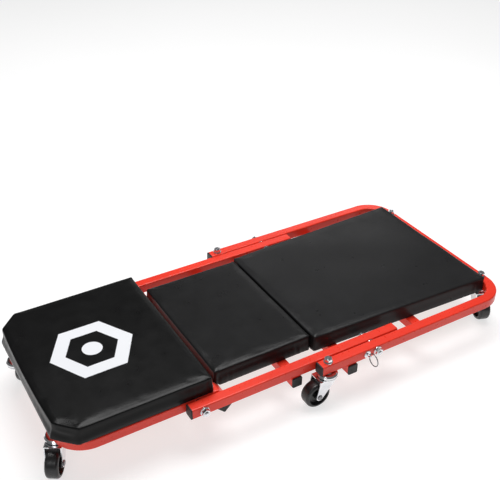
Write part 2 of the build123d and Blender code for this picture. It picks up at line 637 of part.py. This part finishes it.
def build_head_section():
    """The inner frame, its crossbars and the raised head cushion."""
    save(head_frame(), "head_frame")
    half = HEAD_RAIL_Y - TUBE / 2
    save(crossbar(HEAD_FRONT_BAR_X, half, RAIL_Z, (-SCREW_Y, SCREW_Y)), "head_front_crossbar")
    save(crossbar(HEAD_REAR_BAR_X, half, RAIL_Z, (-SCREW_Y, SCREW_Y)), "head_rear_crossbar")
    spots = [(x, side * SCREW_Y) for x in (HEAD_FRONT_BAR_X, HEAD_REAR_BAR_X) for side in SIDES]
    save(board(HEAD_CUSHION_X, HEAD_CUSHION_WIDTHS, RAIL_TOP, spots, HEAD_CUSHION_CUT), "head_board")
    save(cushion(HEAD_CUSHION_X, HEAD_CUSHION_WIDTHS, RAIL_TOP, HEAD_CUSHION_CUT), "head_cushion")
    save(group([board_screw(x, y, RAIL_TOP, TUBE) for x, y in spots]), "head_board_screws")

    stems = [(HEAD_CASTER[0], side * HEAD_CASTER[1]) for side in SIDES]
    save(group([caster_mount(x, y, HEAD_STEM_TOP) for x, y in stems]), "head_caster_mounts")
    save(group([weld_nut(x, y) for x, y in stems]), "head_caster_nuts")
    save(group([ball for x, y in stems for ball in bearing_balls(x, y)]), "head_bearing_balls")


def build_pivots():
    """Bolts, nuts and washers of the two fold lines."""
    half = TUBE / 2
    folds = (
        ("fold_pivot", FOLD_PIVOT_X, MIDDLE_RAIL_Y - half, FOOT_RAIL_Y + half,
         FOOT_RAIL_Y - half - GAP_WASHER_THICKNESS),
        ("head_pivot", HEAD_PIVOT_X, HEAD_RAIL_Y - half, MIDDLE_RAIL_Y + half,
         MIDDLE_RAIL_Y - half - GAP_WASHER_THICKNESS),
    )
    for name, x, inner_face, outer_face, gap_face in folds:
        sets = [pivot_set(x, side, inner_face, outer_face, gap_face) for side in SIDES]
        save(group([bolt for bolt, _, _ in sets]), f"{name}_bolts")
        save(group([nut for _, nut, _ in sets]), f"{name}_nuts")
        save(group([ring for _, _, rings in sets for ring in rings]), f"{name}_washers")


def build_lock():
    """Spring lock pin with its bush, spring and pull ring."""
    save(lock_bush(), "lock_bush")
    save(lock_spring(), "lock_spring")
    save(lock_pin(), "lock_pin")
    save(pull_ring(), "pull_ring")


def build_casters():
    """Forks, axles and wheels of the six casters."""
    for name, x, y, trail in CASTERS:
        place = caster_place(x, y, trail)
        save(place * fork(), f"fork_{name}")
        save(place * axle(), f"axle_{name}")
        save(place * wheel(), f"wheel_{name}")


build_foot_section()
build_middle_section()
build_head_section()
build_pivots()
build_lock()
build_casters()
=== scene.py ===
import bpy
import math
import numpy as np
from mathutils import Matrix, Vector


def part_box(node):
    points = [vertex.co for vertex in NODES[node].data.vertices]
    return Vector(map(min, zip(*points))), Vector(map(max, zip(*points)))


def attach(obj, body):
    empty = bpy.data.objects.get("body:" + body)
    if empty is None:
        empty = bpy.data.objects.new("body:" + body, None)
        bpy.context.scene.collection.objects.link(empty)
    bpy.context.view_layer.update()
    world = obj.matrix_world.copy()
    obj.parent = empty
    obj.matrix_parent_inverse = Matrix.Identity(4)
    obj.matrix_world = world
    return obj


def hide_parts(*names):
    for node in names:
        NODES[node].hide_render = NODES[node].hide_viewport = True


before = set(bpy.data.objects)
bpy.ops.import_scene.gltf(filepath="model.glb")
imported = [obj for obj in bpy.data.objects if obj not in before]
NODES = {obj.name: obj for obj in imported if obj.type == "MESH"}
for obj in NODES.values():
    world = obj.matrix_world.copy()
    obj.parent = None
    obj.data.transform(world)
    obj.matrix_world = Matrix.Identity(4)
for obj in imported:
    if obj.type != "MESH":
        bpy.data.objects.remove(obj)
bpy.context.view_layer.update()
MM = 0.001

# Printed ring on the head cushion
HEAD_LOW, HEAD_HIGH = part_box("head_cushion")
MARK_X = HEAD_LOW[0] + 124 * MM
MARK_Y = (HEAD_LOW[1] + HEAD_HIGH[1]) / 2
MARK_OUTER = 66 * MM
MARK_INNER = 42 * MM
MARK_DOT = 18 * MM
MARK_BLUR = 0.4 * MM
MARK_LOWEST = HEAD_HIGH[2] - 9 * MM

# Cushion covers
POCKET = 11.2 * MM
POCKET_WALL = 0.6 * MM
POCKET_DEPTH = 6.6 * MM
EDGE_LINES = (0.0, 3.7 * MM, 7.5 * MM, POCKET, POCKET + POCKET_WALL)
POCKET_LINE = len(EDGE_LINES) - 1
SIDE_LEVELS = (0, 0.05, 0.16, 0.30, 0.46, 0.62, 0.76, 0.88, 0.96, 1.0)
CELL = 4.6 * MM
SWELL = 1.4 * MM
SIDE_RADIUS = 4 * MM
TOP_RADIUS = 3.2 * MM
PINNED_HEIGHT = 1.8 * MM
HEAD_CORNER_CUT = 33 * MM
HEAD_END_BOW = 6 * MM
HEAD_BOW_REACH = 30 * MM
HEAD_BOW_FADE = 8 * MM
BOARD_CORNER_CUT = 12 * MM
BASE_HEIGHT = 7 * MM
RELIEF = 10 * MM
RELIEF_SLOPE = 1.05
RELIEF_SQUEEZE = 0.15
FOOT_WIDTH_SHARE = 300 / 332

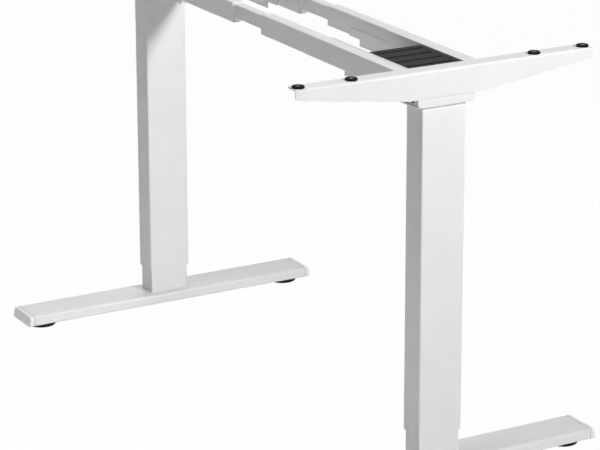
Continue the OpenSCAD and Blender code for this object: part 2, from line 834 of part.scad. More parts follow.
******************************
◆ WORK INSTRUCTIONS
Exactly the lines above from the one with "build_foot_section()" to the one with "obj.matrix_world = world", both included, are to be quoted; leave the rest out.

◆ EXERCISE OUTPUT
build_foot_section()
build_middle_section()
build_head_section()
build_pivots()
build_lock()
build_casters()
=== scene.py ===
import bpy
import math
import numpy as np
from mathutils import Matrix, Vector


def part_box(node):
    points = [vertex.co for vertex in NODES[node].data.vertices]
    return Vector(map(min, zip(*points))), Vector(map(max, zip(*points)))


def attach(obj, body):
    empty = bpy.data.objects.get("body:" + body)
    if empty is None:
        empty = bpy.data.objects.new("body:" + body, None)
        bpy.context.scene.collection.objects.link(empty)
    bpy.context.view_layer.update()
    world = obj.matrix_world.copy()
    obj.parent = empty
    obj.matrix_parent_inverse = Matrix.Identity(4)
    obj.matrix_world = world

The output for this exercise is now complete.